One question, if there is only one pot of money really, doesn't it make sense to can this UBC east west buildup until Coquitlam gets theirs? The amount of single occupant autos you could potentially get off the road is staggering.
I hate buses with a passion but even I have to say that the #99 system is pretty damn fast, for a bus. It is barely comparable to the horror of riding the plain ol' #9. Surely the #99s can tide us over for a few years. It's Coquitlam's turn.
And I don't live there, I just have ears and listen to the traffic report. "Stall on the Mary Hill Bypass...delays...delays...."

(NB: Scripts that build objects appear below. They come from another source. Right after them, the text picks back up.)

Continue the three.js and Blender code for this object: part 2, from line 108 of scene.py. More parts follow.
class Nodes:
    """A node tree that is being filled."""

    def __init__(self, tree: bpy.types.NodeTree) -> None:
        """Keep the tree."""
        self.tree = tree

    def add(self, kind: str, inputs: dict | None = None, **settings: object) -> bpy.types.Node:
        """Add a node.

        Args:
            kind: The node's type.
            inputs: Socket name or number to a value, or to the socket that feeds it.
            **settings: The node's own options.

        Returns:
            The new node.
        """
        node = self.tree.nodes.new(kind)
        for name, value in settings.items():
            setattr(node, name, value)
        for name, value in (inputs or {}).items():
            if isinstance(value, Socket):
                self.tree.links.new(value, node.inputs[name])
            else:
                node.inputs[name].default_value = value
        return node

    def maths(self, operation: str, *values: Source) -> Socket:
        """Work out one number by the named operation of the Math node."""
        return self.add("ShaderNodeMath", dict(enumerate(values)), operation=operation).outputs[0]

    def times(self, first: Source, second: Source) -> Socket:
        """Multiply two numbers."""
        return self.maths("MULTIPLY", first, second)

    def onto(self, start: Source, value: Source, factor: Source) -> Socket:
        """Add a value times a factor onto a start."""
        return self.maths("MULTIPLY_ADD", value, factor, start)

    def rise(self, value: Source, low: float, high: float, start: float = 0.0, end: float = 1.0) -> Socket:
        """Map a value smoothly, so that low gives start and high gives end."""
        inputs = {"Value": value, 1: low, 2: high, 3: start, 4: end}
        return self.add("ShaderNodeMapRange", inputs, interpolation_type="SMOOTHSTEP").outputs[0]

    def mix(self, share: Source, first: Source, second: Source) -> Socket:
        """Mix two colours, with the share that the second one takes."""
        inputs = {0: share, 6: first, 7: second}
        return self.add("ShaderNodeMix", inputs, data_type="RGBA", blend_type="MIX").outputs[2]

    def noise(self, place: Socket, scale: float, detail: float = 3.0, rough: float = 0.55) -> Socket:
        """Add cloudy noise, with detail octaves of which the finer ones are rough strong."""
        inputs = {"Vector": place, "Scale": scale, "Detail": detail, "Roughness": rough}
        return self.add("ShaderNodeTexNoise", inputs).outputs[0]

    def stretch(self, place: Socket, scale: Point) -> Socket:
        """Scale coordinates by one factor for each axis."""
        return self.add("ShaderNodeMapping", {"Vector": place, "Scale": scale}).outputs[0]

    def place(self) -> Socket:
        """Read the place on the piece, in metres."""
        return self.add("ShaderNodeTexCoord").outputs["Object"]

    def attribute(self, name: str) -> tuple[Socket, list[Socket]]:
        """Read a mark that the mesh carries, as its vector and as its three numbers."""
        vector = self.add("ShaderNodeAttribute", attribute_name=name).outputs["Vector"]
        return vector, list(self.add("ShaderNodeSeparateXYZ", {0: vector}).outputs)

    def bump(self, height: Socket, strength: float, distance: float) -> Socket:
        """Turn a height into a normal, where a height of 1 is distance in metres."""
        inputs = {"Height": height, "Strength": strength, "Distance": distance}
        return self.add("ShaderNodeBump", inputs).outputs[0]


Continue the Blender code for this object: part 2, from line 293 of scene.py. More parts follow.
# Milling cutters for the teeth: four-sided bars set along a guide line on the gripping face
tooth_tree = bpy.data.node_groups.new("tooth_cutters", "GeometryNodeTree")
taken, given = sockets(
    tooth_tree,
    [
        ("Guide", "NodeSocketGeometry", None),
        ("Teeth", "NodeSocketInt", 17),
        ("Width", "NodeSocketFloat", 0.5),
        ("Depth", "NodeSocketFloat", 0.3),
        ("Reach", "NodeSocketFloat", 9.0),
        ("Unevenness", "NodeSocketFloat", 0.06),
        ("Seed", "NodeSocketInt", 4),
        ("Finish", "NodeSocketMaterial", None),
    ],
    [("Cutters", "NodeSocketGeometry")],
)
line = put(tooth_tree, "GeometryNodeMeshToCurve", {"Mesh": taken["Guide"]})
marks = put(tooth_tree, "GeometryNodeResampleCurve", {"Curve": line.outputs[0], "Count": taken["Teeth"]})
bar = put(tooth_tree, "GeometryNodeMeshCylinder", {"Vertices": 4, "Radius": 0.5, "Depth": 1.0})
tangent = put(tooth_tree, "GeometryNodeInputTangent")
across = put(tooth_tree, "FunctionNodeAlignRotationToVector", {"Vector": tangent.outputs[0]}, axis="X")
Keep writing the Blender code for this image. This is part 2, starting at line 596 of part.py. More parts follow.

1. completely separated, usu elevated or tunneled guideway
2. much more elaborate stations
3. more-or-less one vendor
4. way more complex guidance and driving systems, in order to allow "driverless" operation. I would think that it costs more to operate skytrain remotely than to drive streetcars the normal way. there ARE drivers, they are just at an operations centre rather than in the trains. I have always wondered how many people work in remote operations, how much they get paid compared to regular drivers, etc. I have never seen such comparisons. Since it is such a debated topic, we should have the real numbers.
Right, Broadway is congested for cars, but there is a dedicated bus/bike lane (terrifying to bike on, by the way...anyone who prefers it to Tenth Avenue is nuts) which leads to a fast bus ride.
It's not a Grade A solution but it's something. What do the Coquitlam people have? They get the Westcoast Express, which only has a few runs, limited times, and is strangely expensive I think. It sure doesn't get a lot of people out of their cars, so if pollution and wasting gas is something we are supposed to get excited about, it makes sense to me to put the electric rail to them.
Economically it makes sense too. Look what Skytrain has done for Burnaby South. It was a bunch of nothing plus the odd car lot twenty years ago, now it is edge to edge stores and condos. That's got to be good for economic purposes.